The appellants further argue that clear and convincing evidence does not support a determination that Roosevelt and Lula had the "`present, mutual agreement to permanently enter the marriage relationship to the exclusion ofall other relationships'" or that there existed any "`public recognition of the relationship as a marriage and public assumption of marital duties and cohabitation.'" Stringer v. Stringer, 689 So.2d 194, 195 (Ala. Civ. App. 1997)(quoting Boswell v. Boswell, 497 So.2d 479, 480 (Ala. 1986)).

Lula testified that she and Roosevelt were common-law married when they moved to Alabama in 1990 and began living together. Lula testified that she and Roosevelt lived together, considered themselves married, held themselves out to the public as husband and wife, and shared a bank account and household expenses.

Galvin, Sheriff Bates, Young, and Moore all testified that they believed that Roosevelt and Lula were married. Moore and Galvin testified that they had heard Roosevelt introduce Lula as his wife. Etheridge, the insurance salesman, testified that both Lula and Roosevelt identified the other as a common-law spouse when obtaining insurance policies.

Janice and Frederick Jr., Roosevelt's children from his marriage to his former spouse, were the only witnesses that testified that Roosevelt and Lula were not common-law married, that Roosevelt had never held Lula out as his wife, and that the community knew that they were not married.

The trial judge was tasked with making credibility determinations and resolving conflicting evidence. Reid v. Flournoy, 600 So.2d 1024, 1026 (Ala. Civ. App. 1992)(the trial court is "the sole judge of the credibility of a witness"). "When the evidence is conflicting, [this] court presumes that the finding supporting the [trial] court's judgment is correct." R.T.B. v. Calhoun Cty. Dep't of Human Res., 19 So.3d 198, 205 (Ala. Civ. App. 2009) (citing Ex Parte P.G.B., 600 So.2d 259, 261 (Ala. 1992)).

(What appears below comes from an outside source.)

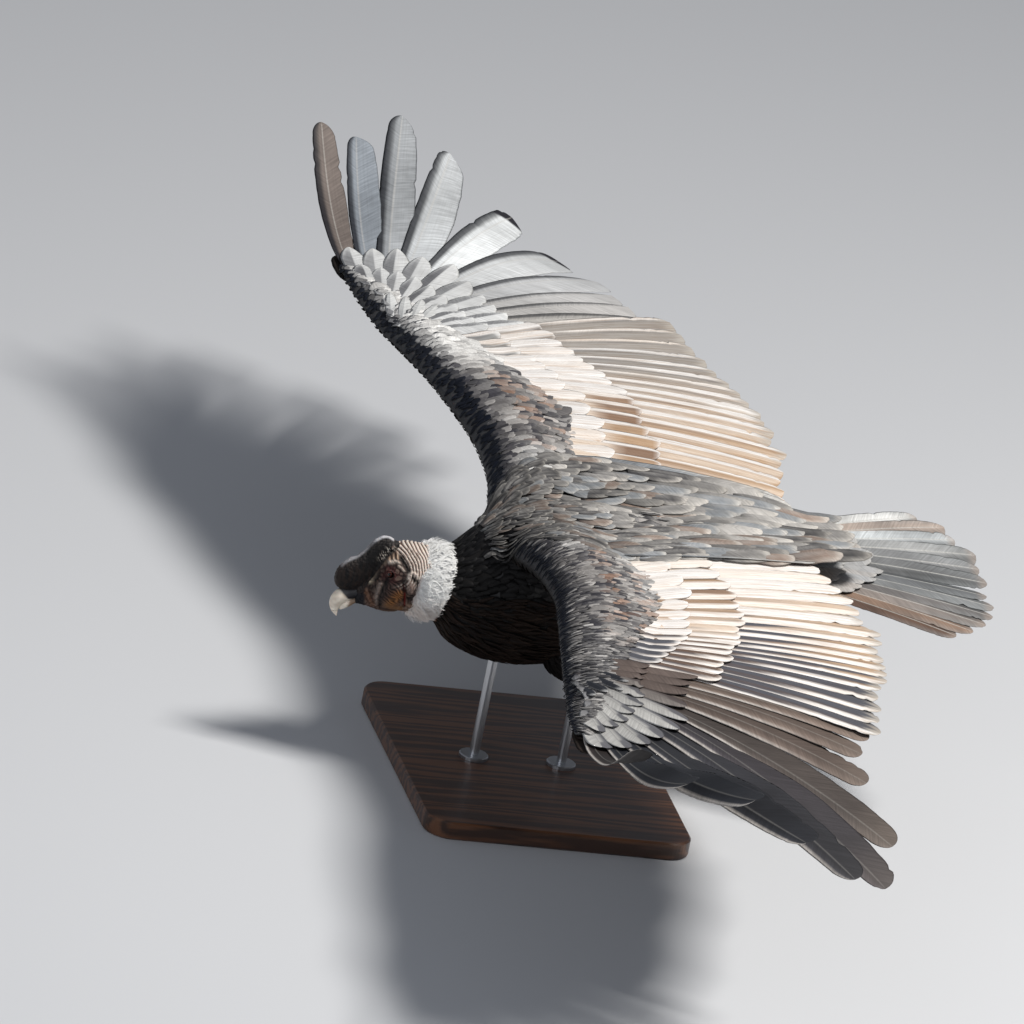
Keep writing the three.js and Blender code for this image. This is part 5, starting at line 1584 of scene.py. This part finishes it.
def makeCamera():
    azimuth, elevation, roll = (math.radians(view[k]) for k in ("azimuth", "elevation", "roll"))
    back = Vector((math.cos(elevation) * math.sin(azimuth), -math.cos(elevation) * math.cos(azimuth),
                   math.sin(elevation)))
    level = Vector((0, 0, 1)).cross(back).normalized()
    high = back.cross(level)
    right = level * math.cos(roll) + high * math.sin(roll)
    up = high * math.cos(roll) - level * math.sin(roll)
    data = bpy.data.cameras.new("camera")
    data.lens, data.sensor_width, data.clip_end = view["lens"], 36, 200
    scale = view["distance"] * data.sensor_width / data.lens / view["picture"]
    half = view["picture"] / 2
    shift = right * ((half - view["shoulderAt"][0]) * scale) - up * ((half - view["shoulderAt"][1]) * scale)
    camera = bpy.data.objects.new("camera", data)
    camera.matrix_world = Matrix.Translation(Vector(shoulder) + shift + back * view["distance"]) @ Matrix(
        (right, up, back)).transposed().to_4x4()
    bpy.context.scene.collection.objects.link(camera)
    bpy.context.scene.camera = camera


def areaLight(name, light):
    data = bpy.data.lights.new(name, "AREA")
    data.size, data.energy, data.color = light["size"], light["power"], light["colour"]
    lamp = bpy.data.objects.new(name, data)
    way = Vector(light["way"]).normalized()
    lamp.location = Vector(shoulder) + way * light["distance"]
    lamp.rotation_mode = "QUATERNION"
    lamp.rotation_quaternion = way.to_track_quat("Z", "Y")
    bpy.context.scene.collection.objects.link(lamp)


def makeStage():
    for name, light in lights.items():
        areaLight(name, light)
    world = bpy.data.worlds.new("studio")
    world.use_nodes = True
    background = world.node_tree.nodes["Background"]
    background.inputs[0].default_value, background.inputs[1].default_value = studio["world"], studio["worldPower"]
    bpy.context.scene.world = world
    bpy.context.scene.view_settings.view_transform = "Standard"
    bpy.ops.mesh.primitive_plane_add(size=studio["floorSize"], location=(0, 0, 0))
    floor = bpy.context.object
    floor.name = "floor"
    finish = newMaterial("pale floor")[1]
    floor.data.materials.append(finish(Base_Color=studio["floor"], Roughness=0.9, Specular_IOR_Level=0.2))


makeCamera()
makeStage()
print("camera, light and floor set")

triangles = sum(len(f.vertices) - 2 for o in bpy.data.objects if o.type == "MESH" and not o.hide_render
                for f in o.data.polygons)
print("triangles", triangles)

Based on the evidence in the record and the presumptions afforded to the trial court's judgment, we conclude that the trial court could have been clearly convinced that Lula was Roosevelt's common-law spouse. Accordingly, the judgment is affirmed.


Thompson, P.J., and Pittman, Thomas, and Moore, JJ., concur.


1. The common-law marriage at issue in this case was entered into before January 1, 2017, the effective date of § 30-1-20, Ala. Code 1975, which provides that "[n]o common-law marriage may be entered into in this state on or after January 1, 2017," but that "[a]n otherwise valid common-law marriage entered into before January 1, 2017, shall continue to be valid in this state."
2. Although 42 days from December 5, 2016, the date the judgment was entered, was January 16, 2017, that day fell on the birthday of Martin Luther King, Jr., which is recognized as a state holiday; Therefore, the appellants' notice of appeal was timely filed on January 17, 2017. See Rule 4(a)(1), Ala. R. App. P.
3. We note that our appellate courts have treated a judgment in a probate proceeding determining that a common-law marriage existed as final for purposes of appeal. See, e.g., Lofton v. Estate of Weaver, 611 So.2d 335, 336 (Ala. 1992); Aaberg v. Aaberg, 512 So.2d 1375, 1376 (Ala. 1987); Butler v. Coonrod, 671 So.2d 750, 751 (Ala. Civ. App. 1995); and Watkins v. Watkins, 190 So.3d 925, 933 (Ala. Civ. App. 2015).